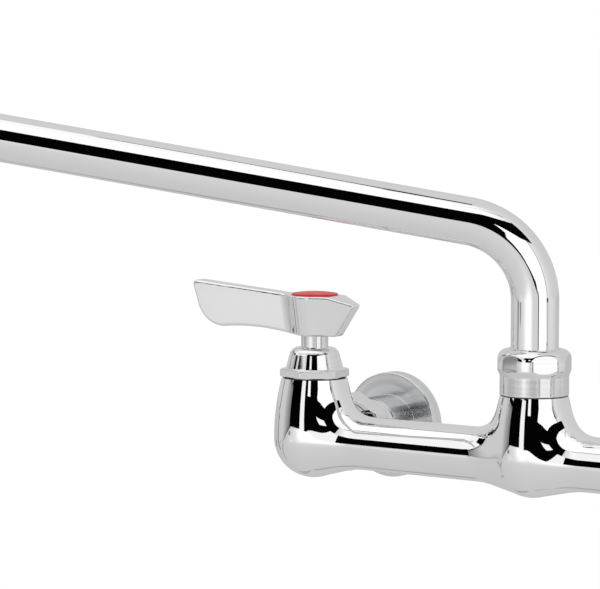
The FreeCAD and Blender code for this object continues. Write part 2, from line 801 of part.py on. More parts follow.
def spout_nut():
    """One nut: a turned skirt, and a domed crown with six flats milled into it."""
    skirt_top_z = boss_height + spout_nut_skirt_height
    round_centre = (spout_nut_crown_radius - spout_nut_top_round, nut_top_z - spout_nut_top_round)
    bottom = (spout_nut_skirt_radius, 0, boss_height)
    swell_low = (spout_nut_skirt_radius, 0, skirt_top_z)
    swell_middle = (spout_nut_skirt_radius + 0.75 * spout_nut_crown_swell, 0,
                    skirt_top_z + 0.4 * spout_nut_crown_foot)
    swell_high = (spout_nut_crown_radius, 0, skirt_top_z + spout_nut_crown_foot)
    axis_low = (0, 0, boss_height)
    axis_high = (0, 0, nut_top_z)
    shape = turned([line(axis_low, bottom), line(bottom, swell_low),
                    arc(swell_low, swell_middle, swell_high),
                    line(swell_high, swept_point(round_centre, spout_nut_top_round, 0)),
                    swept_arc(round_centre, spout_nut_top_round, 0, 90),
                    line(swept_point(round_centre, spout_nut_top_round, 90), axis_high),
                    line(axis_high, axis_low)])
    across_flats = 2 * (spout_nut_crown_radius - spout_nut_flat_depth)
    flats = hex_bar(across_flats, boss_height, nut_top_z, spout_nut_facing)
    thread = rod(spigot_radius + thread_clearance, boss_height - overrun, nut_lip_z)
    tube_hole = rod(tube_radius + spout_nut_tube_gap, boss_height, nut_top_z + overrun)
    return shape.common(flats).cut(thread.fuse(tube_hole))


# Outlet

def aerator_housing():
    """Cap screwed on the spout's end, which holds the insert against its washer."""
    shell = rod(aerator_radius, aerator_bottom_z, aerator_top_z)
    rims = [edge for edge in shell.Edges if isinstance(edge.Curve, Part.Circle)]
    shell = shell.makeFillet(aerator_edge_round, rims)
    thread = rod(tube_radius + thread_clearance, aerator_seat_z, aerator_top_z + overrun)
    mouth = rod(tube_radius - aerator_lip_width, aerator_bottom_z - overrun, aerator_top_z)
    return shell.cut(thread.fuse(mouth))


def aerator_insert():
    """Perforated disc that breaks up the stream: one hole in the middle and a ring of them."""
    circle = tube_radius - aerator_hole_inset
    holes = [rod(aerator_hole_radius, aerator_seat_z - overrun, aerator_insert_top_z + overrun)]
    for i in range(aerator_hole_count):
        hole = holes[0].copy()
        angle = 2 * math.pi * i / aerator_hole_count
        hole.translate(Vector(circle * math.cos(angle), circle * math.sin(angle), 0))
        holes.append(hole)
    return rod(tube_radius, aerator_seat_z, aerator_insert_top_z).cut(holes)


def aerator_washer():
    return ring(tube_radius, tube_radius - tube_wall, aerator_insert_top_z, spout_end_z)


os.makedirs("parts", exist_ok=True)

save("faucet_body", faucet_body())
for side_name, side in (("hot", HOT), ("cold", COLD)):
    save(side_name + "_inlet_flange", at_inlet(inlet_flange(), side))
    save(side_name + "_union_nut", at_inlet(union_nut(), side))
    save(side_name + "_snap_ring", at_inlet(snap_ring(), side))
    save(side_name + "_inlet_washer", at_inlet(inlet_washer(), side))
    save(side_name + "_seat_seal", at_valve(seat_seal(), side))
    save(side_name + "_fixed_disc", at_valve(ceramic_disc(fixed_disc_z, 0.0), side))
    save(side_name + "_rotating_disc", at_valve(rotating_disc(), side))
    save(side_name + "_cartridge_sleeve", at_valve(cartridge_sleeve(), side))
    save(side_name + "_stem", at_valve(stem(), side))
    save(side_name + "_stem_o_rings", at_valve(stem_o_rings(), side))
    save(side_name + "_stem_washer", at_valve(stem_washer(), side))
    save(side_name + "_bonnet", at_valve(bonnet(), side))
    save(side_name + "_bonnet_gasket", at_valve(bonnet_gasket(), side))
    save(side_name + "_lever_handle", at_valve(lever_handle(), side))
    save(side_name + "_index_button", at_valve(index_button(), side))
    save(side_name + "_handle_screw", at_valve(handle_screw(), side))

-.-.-

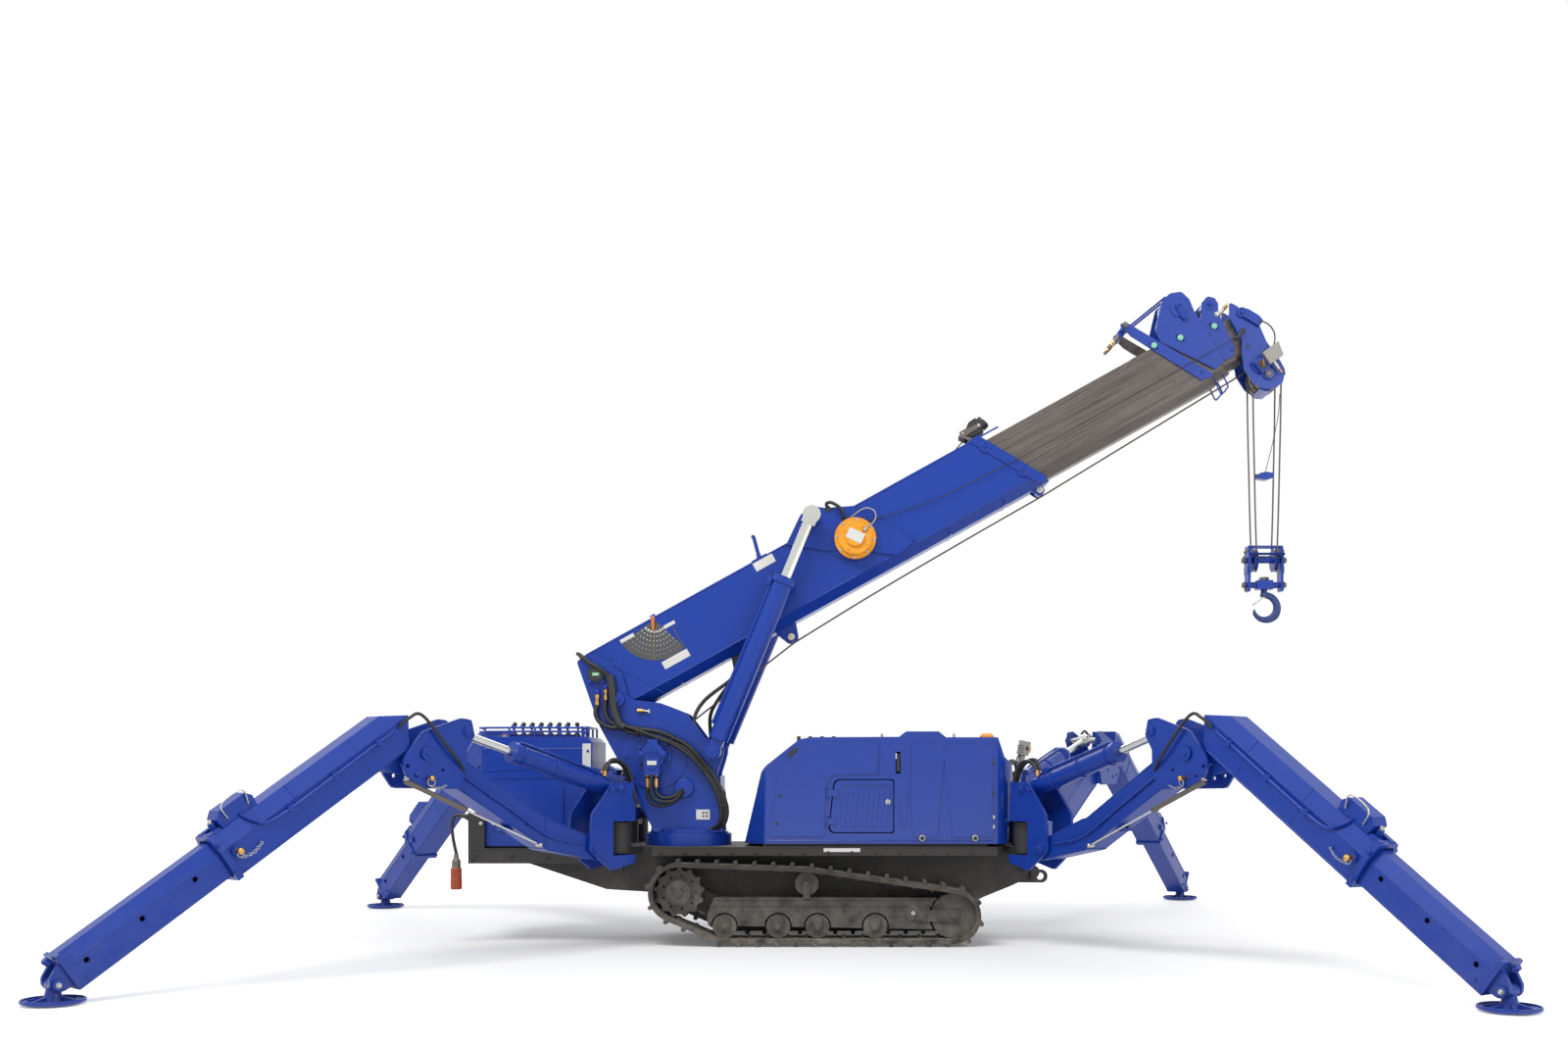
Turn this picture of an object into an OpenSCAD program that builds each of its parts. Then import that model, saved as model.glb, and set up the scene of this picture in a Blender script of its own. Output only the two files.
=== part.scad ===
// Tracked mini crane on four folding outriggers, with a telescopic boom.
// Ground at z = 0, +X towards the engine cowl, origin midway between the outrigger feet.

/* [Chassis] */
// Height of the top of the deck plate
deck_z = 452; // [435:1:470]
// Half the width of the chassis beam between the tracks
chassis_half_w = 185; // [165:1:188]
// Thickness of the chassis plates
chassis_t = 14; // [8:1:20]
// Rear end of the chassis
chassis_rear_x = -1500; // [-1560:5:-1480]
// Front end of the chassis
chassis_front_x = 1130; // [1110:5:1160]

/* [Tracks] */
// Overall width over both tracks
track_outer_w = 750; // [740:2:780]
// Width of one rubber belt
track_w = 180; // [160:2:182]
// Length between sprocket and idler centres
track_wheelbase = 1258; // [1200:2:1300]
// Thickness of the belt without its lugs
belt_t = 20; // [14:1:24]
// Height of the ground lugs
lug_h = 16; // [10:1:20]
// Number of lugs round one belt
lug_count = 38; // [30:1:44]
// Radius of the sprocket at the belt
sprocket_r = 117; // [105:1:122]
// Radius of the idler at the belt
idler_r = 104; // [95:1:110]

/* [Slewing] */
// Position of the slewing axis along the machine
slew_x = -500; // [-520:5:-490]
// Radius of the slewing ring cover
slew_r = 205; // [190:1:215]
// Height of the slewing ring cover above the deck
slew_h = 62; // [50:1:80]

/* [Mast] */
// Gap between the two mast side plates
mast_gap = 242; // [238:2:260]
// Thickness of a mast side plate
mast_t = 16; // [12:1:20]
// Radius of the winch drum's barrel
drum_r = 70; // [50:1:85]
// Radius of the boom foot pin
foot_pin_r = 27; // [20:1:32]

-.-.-

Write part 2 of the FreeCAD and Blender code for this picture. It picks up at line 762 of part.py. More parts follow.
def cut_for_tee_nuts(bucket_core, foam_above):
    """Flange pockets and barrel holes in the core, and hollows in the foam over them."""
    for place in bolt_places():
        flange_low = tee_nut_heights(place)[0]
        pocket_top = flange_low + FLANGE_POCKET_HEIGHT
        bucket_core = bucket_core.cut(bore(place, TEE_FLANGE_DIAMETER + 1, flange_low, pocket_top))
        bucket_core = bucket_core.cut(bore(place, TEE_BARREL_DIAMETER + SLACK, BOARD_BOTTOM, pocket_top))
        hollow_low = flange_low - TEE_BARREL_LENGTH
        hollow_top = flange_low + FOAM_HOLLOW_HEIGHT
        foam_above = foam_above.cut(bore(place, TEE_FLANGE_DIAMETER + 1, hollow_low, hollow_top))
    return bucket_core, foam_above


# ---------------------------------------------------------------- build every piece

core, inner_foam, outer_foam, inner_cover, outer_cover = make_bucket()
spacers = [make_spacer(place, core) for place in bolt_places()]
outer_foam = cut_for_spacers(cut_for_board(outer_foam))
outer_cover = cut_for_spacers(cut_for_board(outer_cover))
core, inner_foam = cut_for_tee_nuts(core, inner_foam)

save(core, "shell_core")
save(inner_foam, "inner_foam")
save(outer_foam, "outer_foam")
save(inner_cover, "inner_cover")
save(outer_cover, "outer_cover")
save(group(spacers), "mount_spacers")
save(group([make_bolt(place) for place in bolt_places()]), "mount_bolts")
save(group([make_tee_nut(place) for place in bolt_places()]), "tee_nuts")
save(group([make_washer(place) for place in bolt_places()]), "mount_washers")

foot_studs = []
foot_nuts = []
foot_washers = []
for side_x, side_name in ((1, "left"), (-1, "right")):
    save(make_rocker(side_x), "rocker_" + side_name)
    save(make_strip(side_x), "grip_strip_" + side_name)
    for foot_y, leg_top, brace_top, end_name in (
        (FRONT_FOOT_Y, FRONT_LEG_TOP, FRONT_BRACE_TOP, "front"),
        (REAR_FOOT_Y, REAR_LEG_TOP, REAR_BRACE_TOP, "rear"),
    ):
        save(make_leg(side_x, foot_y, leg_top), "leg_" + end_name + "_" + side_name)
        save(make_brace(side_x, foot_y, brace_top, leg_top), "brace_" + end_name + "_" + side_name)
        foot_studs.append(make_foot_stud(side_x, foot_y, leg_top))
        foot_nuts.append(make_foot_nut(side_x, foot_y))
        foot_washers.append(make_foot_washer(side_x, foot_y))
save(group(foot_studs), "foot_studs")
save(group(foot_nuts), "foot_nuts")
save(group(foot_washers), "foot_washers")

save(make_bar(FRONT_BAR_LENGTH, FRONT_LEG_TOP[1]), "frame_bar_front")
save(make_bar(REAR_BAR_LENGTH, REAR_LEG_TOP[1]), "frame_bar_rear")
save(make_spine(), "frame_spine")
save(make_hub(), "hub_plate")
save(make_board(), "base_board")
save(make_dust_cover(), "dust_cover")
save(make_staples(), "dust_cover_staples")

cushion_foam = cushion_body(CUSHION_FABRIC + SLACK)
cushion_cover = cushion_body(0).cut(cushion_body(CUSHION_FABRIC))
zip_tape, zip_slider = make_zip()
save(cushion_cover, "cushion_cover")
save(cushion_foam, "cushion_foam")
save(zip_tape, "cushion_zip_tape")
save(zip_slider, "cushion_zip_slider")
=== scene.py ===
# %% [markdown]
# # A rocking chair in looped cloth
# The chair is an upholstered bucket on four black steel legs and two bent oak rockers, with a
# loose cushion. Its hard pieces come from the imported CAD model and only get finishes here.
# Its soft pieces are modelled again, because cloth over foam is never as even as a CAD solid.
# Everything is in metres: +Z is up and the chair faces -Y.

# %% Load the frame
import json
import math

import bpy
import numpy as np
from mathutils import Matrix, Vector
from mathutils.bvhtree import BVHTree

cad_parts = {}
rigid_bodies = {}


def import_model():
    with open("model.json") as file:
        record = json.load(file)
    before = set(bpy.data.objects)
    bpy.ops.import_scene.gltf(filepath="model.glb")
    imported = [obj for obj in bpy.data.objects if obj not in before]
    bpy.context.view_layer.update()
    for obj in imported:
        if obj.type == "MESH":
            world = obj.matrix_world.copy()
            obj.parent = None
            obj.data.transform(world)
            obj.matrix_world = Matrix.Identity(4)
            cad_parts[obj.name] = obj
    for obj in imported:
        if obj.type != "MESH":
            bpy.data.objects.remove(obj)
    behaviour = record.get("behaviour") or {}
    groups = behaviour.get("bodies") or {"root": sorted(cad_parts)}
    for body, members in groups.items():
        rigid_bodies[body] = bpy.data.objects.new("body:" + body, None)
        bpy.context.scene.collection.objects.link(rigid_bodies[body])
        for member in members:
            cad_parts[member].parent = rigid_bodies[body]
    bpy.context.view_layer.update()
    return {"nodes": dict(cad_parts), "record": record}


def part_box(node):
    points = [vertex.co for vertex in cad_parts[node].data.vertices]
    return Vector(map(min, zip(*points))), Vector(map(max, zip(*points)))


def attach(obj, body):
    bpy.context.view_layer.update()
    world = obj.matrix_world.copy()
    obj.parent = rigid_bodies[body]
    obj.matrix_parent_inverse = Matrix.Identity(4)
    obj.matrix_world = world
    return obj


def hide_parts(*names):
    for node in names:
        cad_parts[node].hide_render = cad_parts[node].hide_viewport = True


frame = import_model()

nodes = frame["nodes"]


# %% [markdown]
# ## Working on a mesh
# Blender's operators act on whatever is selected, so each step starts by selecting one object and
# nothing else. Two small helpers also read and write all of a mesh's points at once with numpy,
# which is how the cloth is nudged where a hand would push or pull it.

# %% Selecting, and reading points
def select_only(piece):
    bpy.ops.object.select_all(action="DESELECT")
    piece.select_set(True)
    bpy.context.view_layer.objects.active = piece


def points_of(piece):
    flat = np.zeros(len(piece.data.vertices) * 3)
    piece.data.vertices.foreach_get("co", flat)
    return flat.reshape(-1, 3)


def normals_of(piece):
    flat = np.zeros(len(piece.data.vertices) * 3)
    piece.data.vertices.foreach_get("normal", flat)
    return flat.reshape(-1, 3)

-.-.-

● THE REQUEST
Exactly as written, quote the lines from the one that has "Turn this picture" down to the one that has "chassis_front_x = 1130; // [1110:5:1160]", and include both.

● REPLY TO THE TASK
Turn this picture of an object into an OpenSCAD program that builds each of its parts. Then import that model, saved as model.glb, and set up the scene of this picture in a Blender script of its own. Output only the two files.
=== part.scad ===
// Tracked mini crane on four folding outriggers, with a telescopic boom.
// Ground at z = 0, +X towards the engine cowl, origin midway between the outrigger feet.

/* [Chassis] */
// Height of the top of the deck plate
deck_z = 452; // [435:1:470]
// Half the width of the chassis beam between the tracks
chassis_half_w = 185; // [165:1:188]
// Thickness of the chassis plates
chassis_t = 14; // [8:1:20]
// Rear end of the chassis
chassis_rear_x = -1500; // [-1560:5:-1480]
// Front end of the chassis
chassis_front_x = 1130; // [1110:5:1160]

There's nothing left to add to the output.